What a company can actually really do in specific terms is a type of cooperation. You shouldn’t completely swallow up a young start-up, since then the people doing the everyday business go under. It’s much better to give the start-up a garage or a stylish office with dense Internet connectivity and let them get on with it. And in the ideal scenario, the finished product can then be included in the company’s portfolio five years later. A young start-up will be very grateful if someone signs a 3 or 5-year contract with them. That’s because it offers the stability that start-ups don’t have. They may not want to sell out completely, but no start-ups have any problem with conceding a little ground in exchange for assistance. For the company, this can develop into something in the medium term, for example an expansion of the product portfolio.

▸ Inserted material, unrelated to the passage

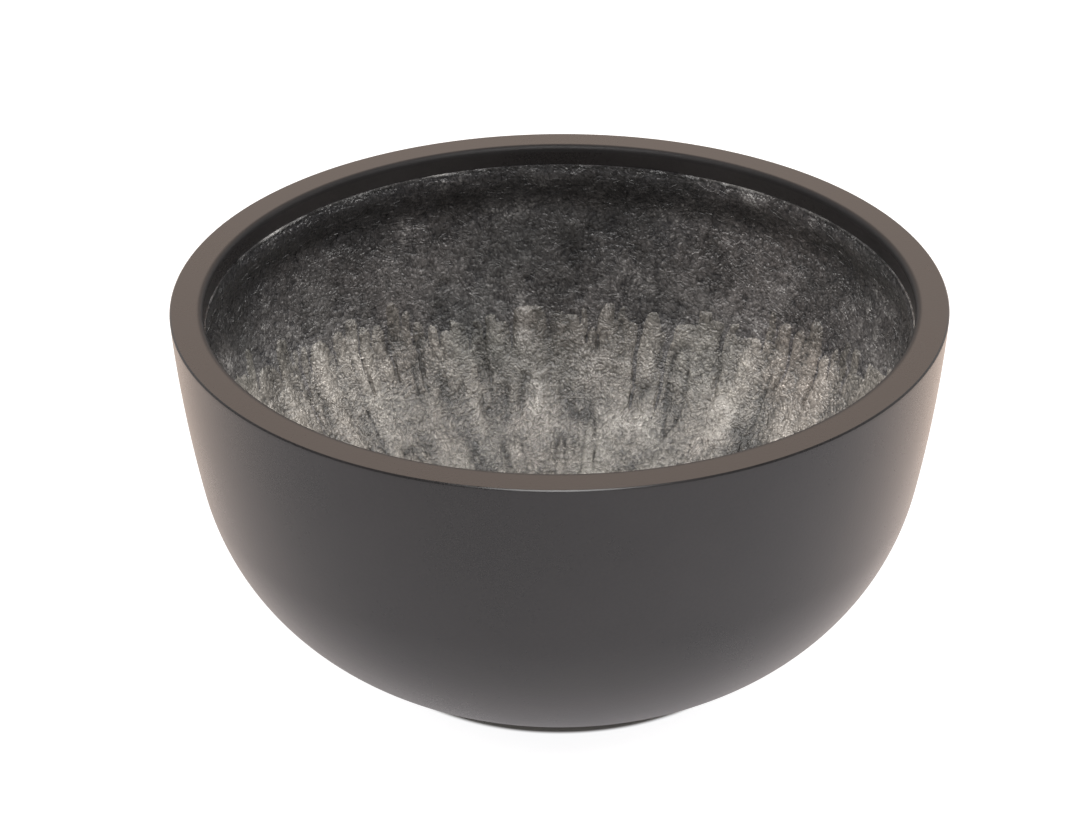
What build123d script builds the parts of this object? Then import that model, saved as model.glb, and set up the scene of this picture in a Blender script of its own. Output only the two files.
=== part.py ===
# Fiberglass bowl planter, standing on its pads: a moulded shell with a flat rim returned inwards,
# packed under the rim and lined by hand with chopped strand mat.
# Millimetres, +Z up. The origin is on the floor, in the middle under the bowl.

import os
from math import asin, atan2, cos, degrees, radians, sin, tan

from build123d import *

# The mould, which gives the outer face
rim_radius = 305.0
shell_height = 295.0
rim_lean = 3.5
wall_bow = 1160.0
knee_height = 152.0
base_inset = 148.0
base_edge_radius = 14.0
rim_edge_chamfer = 1.0

# The shell and its returned rim
skin = 2.8
rim_width = 26.0
lip_drop = 28.0
lip_edge_radius = 3.6

# The packing under the rim, faired down to the wall
fairing_drop = 60.0

# The laminate inside
mat = 2.6
mat_trim_drop = 17.5
mat_floor_radius = 92.0
bond_line = 0.1
panel_count = 3
first_lap_angle = 78.4
lap_width = 42.0
lap_root = 12.0
lap = 1.2

# The floor course, slit into tongues where it climbs the wall
floor_mat = 2.6
floor_mat_climb = 137.0
tongue_count = 60
tongue_tip_chamfer = 8.0
dart_width = 4.0
dart_length = 58.0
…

I saw an interview with Hasso Plattner once, in which he drew a very pertinent comparison. He said that SAP is like a huge ocean tanker that takes cargo from Hamburg to New York and around this tanker are a whole host of tiny ships that themselves are also relatively agile. The big tanker itself isn’t very agile at all, because it can barely move, and it actually also needs this constancy. That’s what you’re ultimately saying, isn’t it? Major companies don’t have the ability to deliver flexibility, and if these small support vessels were to physically attach themselves to the ocean tanker, then they too wouldn’t be able to be as agile and turn around as quickly as they’d like to. In turn, they wouldn’t be able to achieve the goals they want. 

Armin Eichhorn: Exactly. The big ship continues to do its thing. On their own, these little ships would never get from Hamburg to New York, which is why the big ship constantly provides them with a little more fuel, a little sustenance. That’s the best way to make progress.